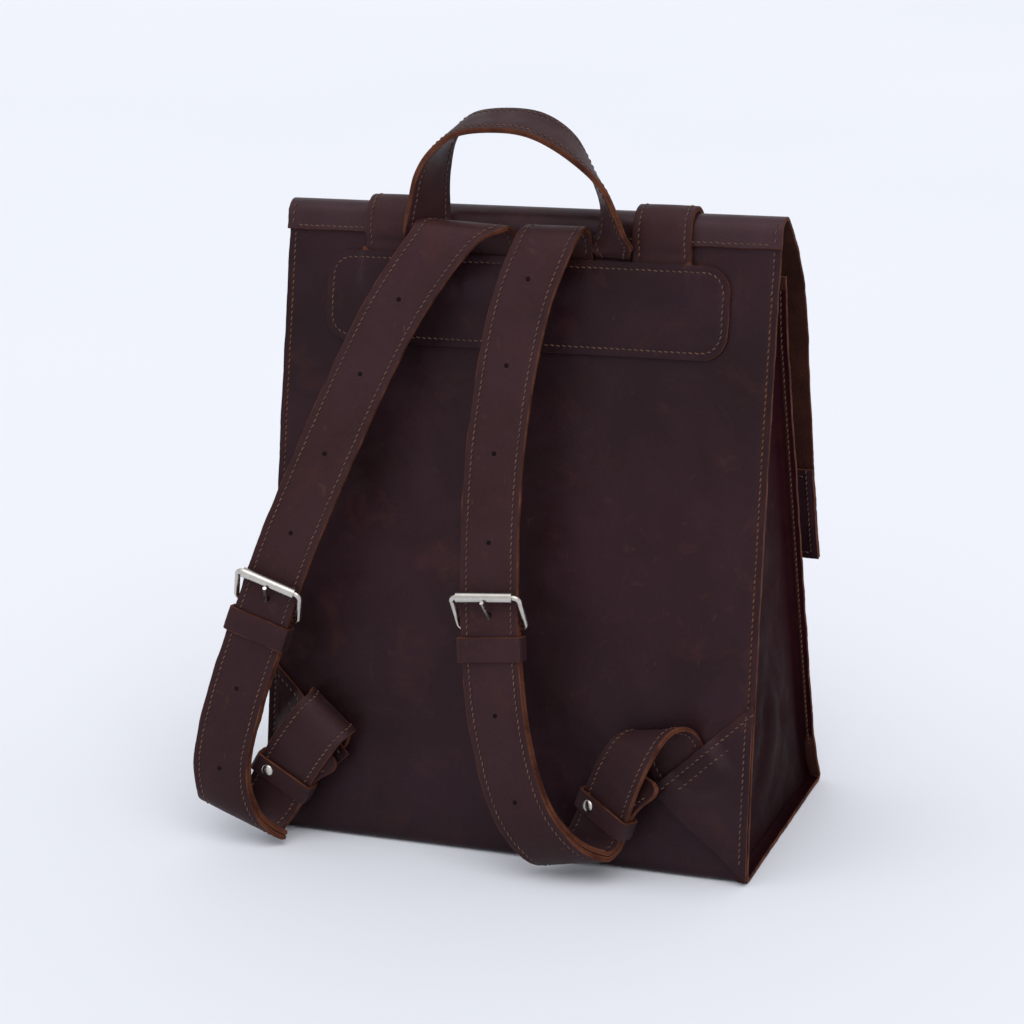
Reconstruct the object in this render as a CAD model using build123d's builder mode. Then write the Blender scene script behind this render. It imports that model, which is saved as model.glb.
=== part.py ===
from build123d import *
import os
from math import atan2, cos, degrees, radians, sin

# Leather backpack with a fold-over flap, two buckled shoulder straps and a top handle.
# Millimetres. +Z is up, the flap hangs at the front on -Y, the straps are at the back on +Y.
# The origin is on the ground, under the middle of the base.

os.makedirs("parts", exist_ok=True)

# ---------------------------------------------------------------- driving dimensions
half_width = 151.0  # half the bag's width, over the side seams
leather = 2.4  # thickness of the panels
strap_width = 35.0
strap = 3.4  # thickness of a strap, two layers sewn together
ply_gap = 0.15  # between the two layers of a doubled strap
seam_gap = 0.1  # between sewn leather faces
mouth_z = 338.0  # top edge of the front panel
back_top_z = 361.0  # top edge of the back panel
gusset_top_z = 330.0
gusset_setback = 8.5  # the side panels stand this far inside the seam edges

# The closed side outline of the bag: front top, down the front, base, up the back.
bag_outline = [
    (2.0, 372.0),
    (-4.0, 300.0),
    (-67.0, 39.0),
    (-86.5, 0.0),
    (86.3, 0.0),
    (78.7, 50.0),
    (59.4, 150.0),
    (37.3, 250.0),
    (7.5, 372.0),
]
back_low, back_high = bag_outline[7], bag_outline[8]
back_lean = degrees(atan2(back_low[0] - back_high[0], back_high[1] - back_low[1]))

# The fold at the top of the flap, and the flap's outer face below it.
fold_centre = (1.85, 361.5)
fold_radius = 10.5  # to the flap's outer face
fold_end_angle = 135.0  # where the fold runs into the hanging flap, from +Y
flap_half_width = 152.0
flap_sewn_z = 355.0  # lower edge of the flap's sewn end on the back panel
flap_face = [
    (-24.5, 349.5),
    (-38.0, 328.0),
    (-46.0, 303.0),
    (-56.0, 241.0),
    (-63.5, 197.0),
    (-77.0, 148.0),
]
facing = 2.0  # thickness of the reinforcement inside the flap's lower end
facing_height = 62.0
hinge_gap = 0.6  # between a fixed strap end and the part that swings

# Closure straps over the flap
closure_x = 82.4
closure_buckle_z = 206.0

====

» **What is asked**
Repeat, word for word, the lines from the opening of the material through the line containing "from math import".

» **Solution for this problem**
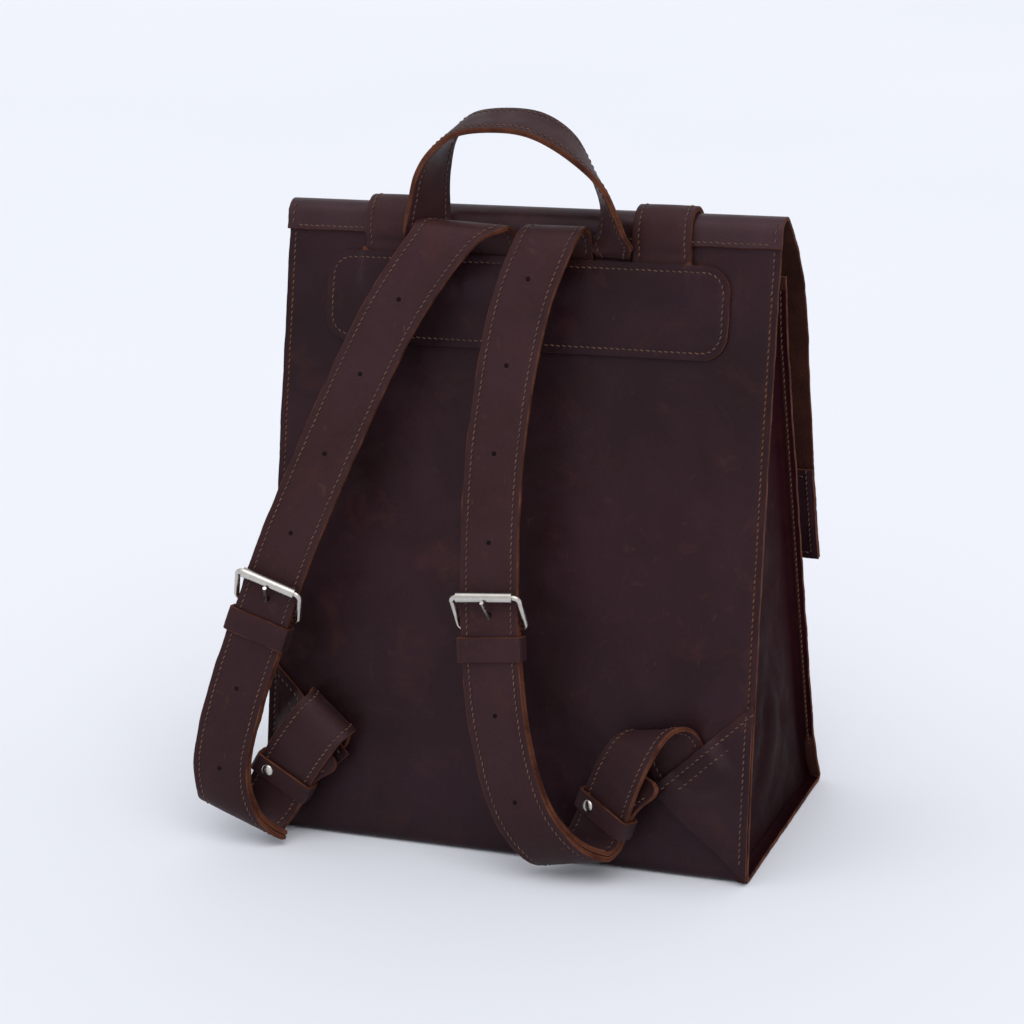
Reconstruct the object in this render as a CAD model using build123d's builder mode. Then write the Blender scene script behind this render. It imports that model, which is saved as model.glb.
=== part.py ===
from build123d import *
import os
from math import atan2, cos, degrees, radians, sin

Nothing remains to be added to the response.